Data extract:

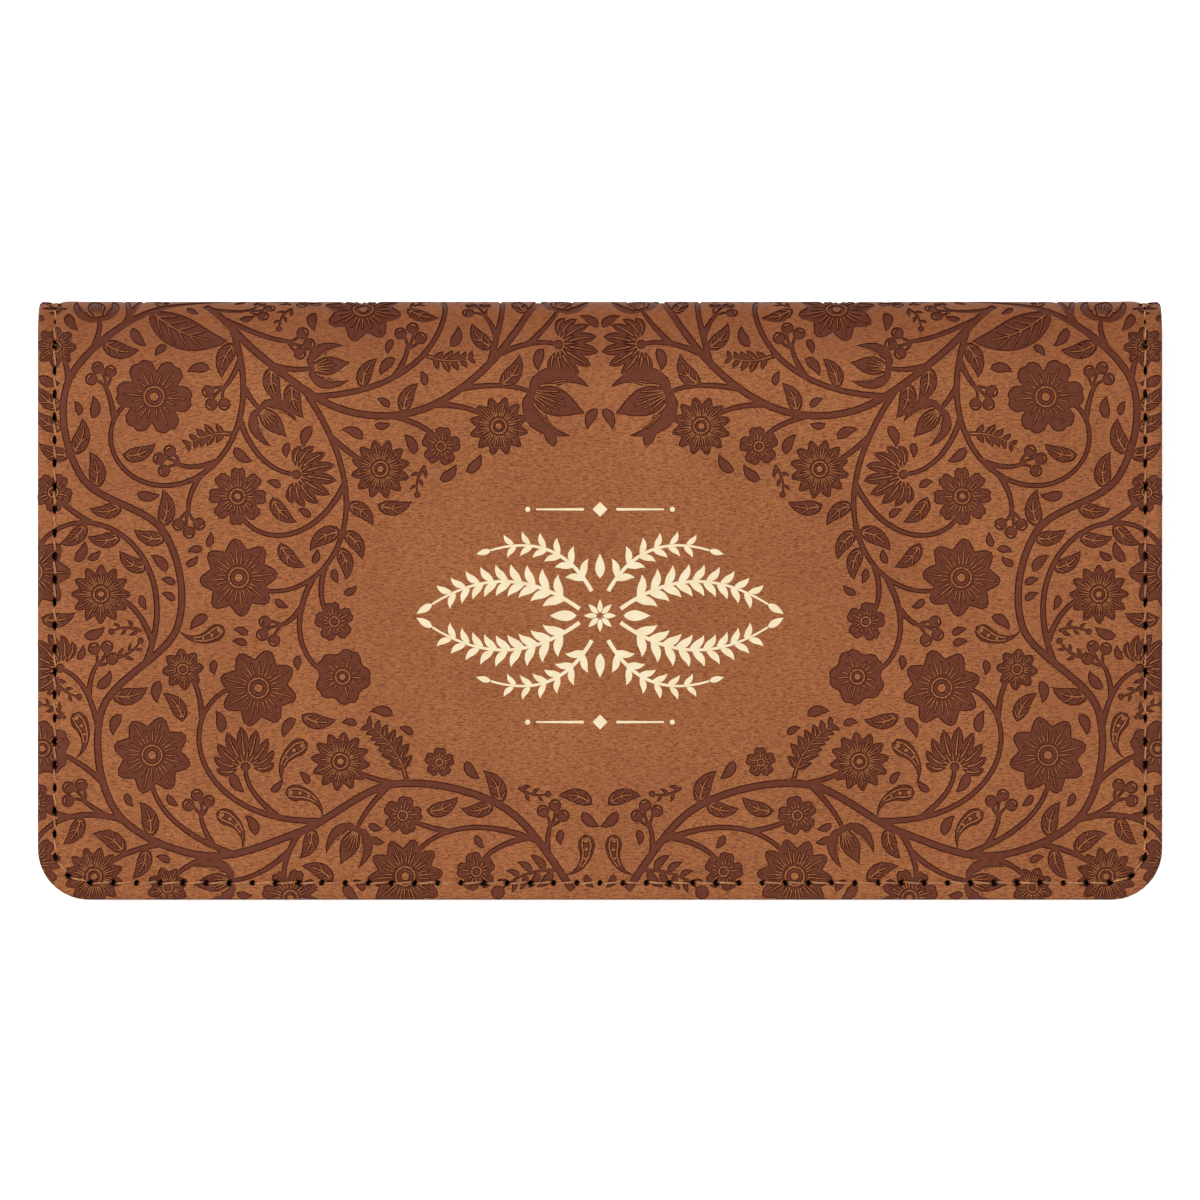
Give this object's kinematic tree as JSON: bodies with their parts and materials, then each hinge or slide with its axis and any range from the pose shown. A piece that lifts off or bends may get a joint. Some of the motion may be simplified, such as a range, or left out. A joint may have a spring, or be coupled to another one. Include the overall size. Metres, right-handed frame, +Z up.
{
  "type": "checkbook cover",
  "caption": "Folding checkbook cover with embossed faux-leather panels, a soft fold, stitched edges, pockets inside for a check pad and a register, and a clear divider.",
  "frame": {"origin": "middle of the footprint, on the surface that the closed cover lies on", "axes": "+X along the fold, towards the right of the picture; +Y from the free edge towards the fold, the top of the picture; +Z up, out of the front panel"},
  "size_m": [0.165, 0.088, 0.012],
  "materials": {
    "outer_leather": "satin",
    "pocket_leather": "satin",
    "lining_cloth": "matte",
    "fibre_board": "matte",
    "thread": "satin",
    "clear_vinyl": "gloss"
  },
  "bodies": {
    "back_panel": {"back_skin": "outer_leather", "back_board": "fibre_board", "back_lining": "lining_cloth", "check_pocket": "pocket_leather", "check_pocket_turned_edge": "pocket_leather", "back_seam_outer_thread": "thread", "back_seam_inner_thread": "thread", "check_pocket_hem_thread": "thread", "divider_tab": "clear_vinyl"},
    "divider": {"divider_flap": "clear_vinyl"},
    "fold_lower": {"fold_skin_lower": "outer_leather", "fold_lining_lower": "lining_cloth", "fold_outer_thread_lower": "thread", "fold_inner_thread_lower": "thread"},
    "fold_upper": {"fold_skin_upper": "outer_leather", "fold_lining_upper": "lining_cloth", "fold_outer_thread_upper": "thread", "fold_inner_thread_upper": "thread"},
    "front_panel": {"front_skin": "outer_leather", "front_board": "fibre_board", "front_lining": "lining_cloth", "register_pocket": "pocket_leather", "register_pocket_turned_edge": "pocket_leather", "front_seam_outer_thread": "thread", "front_seam_inner_thread": "thread", "register_pocket_hem_thread": "thread"}
  },
  "joints": [
    {"name": "fold_bend_back", "type": "hinge", "parent": "back_panel", "child": "fold_lower", "pos_m": [0, 0.04114, 0.00056], "axis": [-1, 0, 0], "range_deg": [0, 60]},
    {"name": "fold_bend_middle", "type": "hinge", "parent": "fold_lower", "child": "fold_upper", "pos_m": [0, 0.04428, 0.006], "axis": [-1, 0, 0], "range_deg": [0, 60]},
    {"name": "fold_bend_front", "type": "hinge", "parent": "fold_upper", "child": "front_panel", "pos_m": [0, 0.04114, 0.01144], "axis": [-1, 0, 0], "range_deg": [0, 60]},
    {"name": "divider_turn", "type": "hinge", "parent": "back_panel", "child": "divider", "pos_m": [0, 0.03497, 0.00308], "axis": [-1, 0, 0], "range_deg": [0, 168]}
  ],
  "couplings": [
    {"joint": "fold_bend_middle", "follows": "fold_bend_back", "ratio": 1},
    {"joint": "fold_bend_front", "follows": "fold_bend_back", "ratio": 1},
    {"joint": "divider_turn", "follows": "fold_bend_back", "ratio": 2.8}
  ]
}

To do:
Search the listing for the word "bodies" and return each line that holds it.

Correct answer:
Give this object's kinematic tree as JSON: bodies with their parts and materials, then each hinge or slide with its axis and any range from the pose shown. A piece that lifts off or bends may get a joint. Some of the motion may be simplified, such as a range, or left out. A joint may have a spring, or be coupled to another one. Include the overall size. Metres, right-handed frame, +Z up.
  "bodies": {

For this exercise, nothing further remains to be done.